After 3 years of WWI October 25,1917 the so called Great October Socialist Revolution took place. Bolsheviks seized power and the old system was quickly done away with. “Demonic” women, noble ladies together with wives of rich businessmen disappeared. Sixty years old baroness M. Wrangell ran to work in leaky boots, tied with string, the sister of His Serene Highness Prince Menshikov was selling soap on the market, and the widow of General Svinyin embroidered children’s dresses. Everywhere there were searches and arrests. Workers, soldiers and sailors became masters, and they just took away any precious things that they found in wealthy homes (ill. 44).
But the expropriation of private property was not the final goal of new government. They wanted to create a totally new human race, which will build the new socialist society. Evidently a new woman had absolutely no need of any jewelry (ill. 53). Women who despite everything put on some jewelry, were cruelly derided. For example, in the magazine “Working Woman” (1923) a story was published about a worker and his wife, who bought at first earrings and afterwards icons. The husband condemned her for backwardness and burned the earrings together with icons. Then the wife repented and went to study at the technical school.

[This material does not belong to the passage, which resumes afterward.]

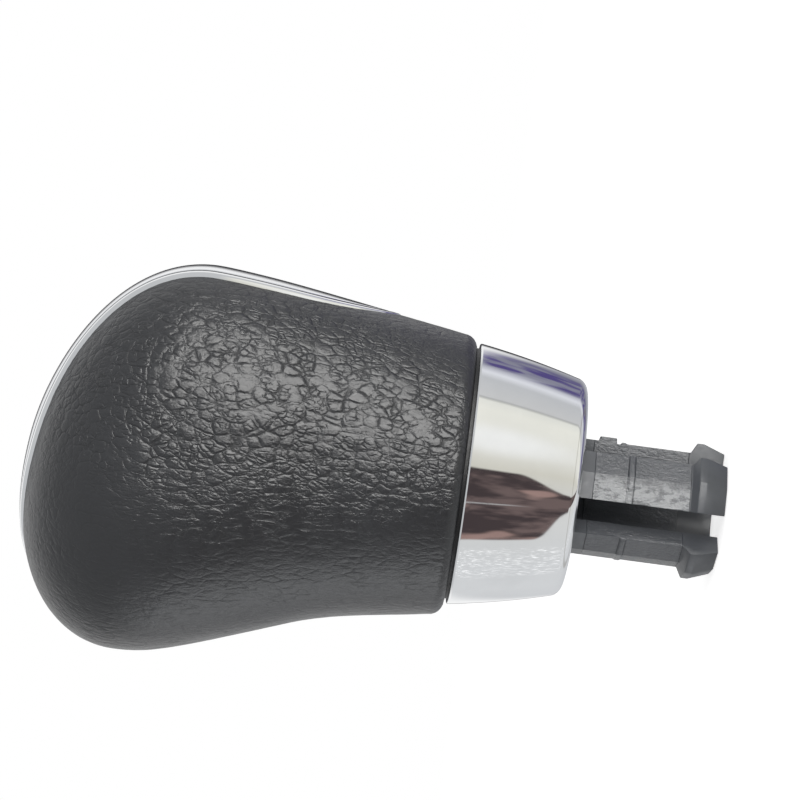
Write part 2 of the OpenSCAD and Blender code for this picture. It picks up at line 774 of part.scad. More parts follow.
module lever_socket() {
    color("#4a4f57")
    difference() {
        union() {
            cylinder(h = socket_flange_z + over, r = stem_r);
            translate([0, 0, socket_flange_z])
                cylinder(h = shelf_z - socket_flange_z, r = hub_r);
            translate([0, 0, socket_flange_z])
                cylinder(h = socket_flange_t, r = socket_flange_r);
        }
        translate([0, 0, -over])
            cylinder(h = bore_depth + over, r = lever_r);
        for (side = [-1, 1])
            translate([-hub_r - over, side * (clip_inner + clip_w / 2) - clip_w / 2 - clip_play, clip_z])
                cube([2 * hub_r + 2 * over, clip_w + 2 * clip_play, clip_t]);
    }
}

module damper_bush() {
    color("#1c1c1c")
    difference() {
        union() {
            translate([0, 0, neck_z])
                cylinder(h = floor_z - neck_z + over / 2, r = bush_r);
            translate([0, 0, floor_z])
                cylinder(h = bush_flange_t, r = bush_flange_r);
        }
        translate([0, 0, neck_z - over])
            cylinder(h = socket_flange_z - neck_z + 2 * over, r = stem_r);
    }
}

module locking_clip() {
    leg_end = -hub_r * 0.75;
    bend_x = hub_r * 0.7;
    bend_r = clip_inner + clip_w;
    color("#b9b2a4")
    translate([0, 0, clip_z])
        linear_extrude(clip_t)
            difference() {
                union() {
                    translate([bend_x, 0]) circle(r = bend_r);
                    translate([leg_end, -bend_r]) square([bend_x - leg_end, 2 * bend_r]);
                }
                translate([bend_x, 0]) circle(r = clip_inner);
                translate([leg_end - over, -clip_inner]) square([bend_x - leg_end + over, 2 * clip_inner]);
            }
}

leather_cover();
core_left();
core_right();
core_screw(0);  // core_screw_1
core_screw(1);  // core_screw_2
core_screw(2);  // core_screw_3
core_screw(3);  // core_screw_4
bezel_frame();
panel_carrier();
face_panel();
tuck_ring();
chrome_collar();
gaiter_sleeve();
sleeve_screw(0);  // sleeve_screw_1
sleeve_screw(1);  // sleeve_screw_2
sleeve_screw(2);  // sleeve_screw_3
sleeve_screw(3);  // sleeve_screw_4
lever_socket();
damper_bush();
locking_clip();
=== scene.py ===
import logging
import math
from collections.abc import Callable, Sequence
from dataclasses import dataclass, field
from enum import Enum

import bmesh
import bpy
import numpy as np
from mathutils import Matrix, Vector
from mathutils.kdtree import KDTree


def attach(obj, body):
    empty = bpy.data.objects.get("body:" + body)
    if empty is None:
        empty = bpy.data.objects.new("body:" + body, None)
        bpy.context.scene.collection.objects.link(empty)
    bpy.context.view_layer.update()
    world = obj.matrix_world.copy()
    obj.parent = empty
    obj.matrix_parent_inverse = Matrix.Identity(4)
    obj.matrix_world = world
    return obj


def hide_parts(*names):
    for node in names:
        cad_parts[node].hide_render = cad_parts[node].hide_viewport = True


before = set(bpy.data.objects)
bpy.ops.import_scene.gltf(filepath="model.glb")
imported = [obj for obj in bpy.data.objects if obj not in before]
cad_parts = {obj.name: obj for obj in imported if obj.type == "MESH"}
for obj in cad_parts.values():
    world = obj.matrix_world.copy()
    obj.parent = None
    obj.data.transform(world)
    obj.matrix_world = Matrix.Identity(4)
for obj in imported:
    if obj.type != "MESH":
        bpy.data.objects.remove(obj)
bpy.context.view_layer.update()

log = logging.getLogger("gear_shift_knob")

MM = 0.001
BODY = "root"
WELD = 1e-7

# A noise is given by its scale, detail and roughness, a band by its two ends and the width of its soft
# edges, and a spread by the two ends of a value's range and what each of them becomes.
Colour = tuple[float, float, float]
Pair = tuple[float, float]
Triple = tuple[float, float, float]
Spread = tuple[float, float, float, float]
Socket = bpy.types.NodeSocket


def ease(t: np.ndarray) -> np.ndarray:
    """Smooth step from 0 to 1, as the head's sections widen with height."""
    return t * t * (3 - 2 * t)


def lean(degrees: float) -> np.ndarray:
    """Unit direction in the side plane that leans this far from upright, towards the rear."""
    return np.array([math.sin(math.radians(degrees)), math.cos(math.radians(degrees))])


def stretch(a: np.ndarray, b: np.ndarray, way_a: np.ndarray, way_b: np.ndarray,
            arm_a: float, arm_b: float) -> np.ndarray:
    """Control points of one cubic side curve.

    Args:
        a: Where the curve starts.
        b: Where it ends.
        way_a: Unit direction at the start.
        way_b: Unit direction at the end.
        arm_a: Length of the first arm, as a share of the distance.
        arm_b: Length of the second arm, as a share of the distance.

    Returns:
        Four control points, one per row.
    """
    reach = float(np.linalg.norm(b - a))
    return np.array([a, a + way_a * arm_a * reach, b - way_b * arm_b * reach, b])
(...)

Nevertheless this propaganda was in vain. Women wanted to be beautiful in spite of everything. The few remaining magazines published the latest fashions, and co-operative associations of artisans tried to make modern jewelry. The most popular were of course pearls (N1.45, 45a). Women of fashion wore also very long beads of bone, glass or plastic (ill. 47, 48, 50, 51). Some wove themselves dog collars of “rocailles” or seed beads, which were very fashionable at this time (ill. 46). In the photos 50, 51 the women wore necklaces together with cameos (probably of plastic). One of them depicting Worker and Peasant could serve as a symbol of Soviet jewelry of the 1920s (ill. 52).
Some of the “former” ladies managed to save the long amber necklaces that had been highly fashionable before the Revolution (ill. 54, 56, 56a). On the photo 54 are my grand-parents with my father.
In the mid-1920s a new style became fashionable known as “art deco” so-called from the name of the Paris exhibition of applied art (Arts Decoratifs) and modern industry (1925). In the Soviet pavilion at this exhibition the dresses developed by the outstanding fashion designer Nadezhda Lamanova in cooperation with the famous sculptor Vera Mukhina were presented. Because of the lack of textiles in the Soviet country they were made of folk embroidered towels, and decorated with beads made of cockleshells, stones or bread (ill. 57). These models received the Grand Prix “for the costume based on national art”. At that time the painter Tagrina was active, who made interesting brooches with painted enamel (ill. 58).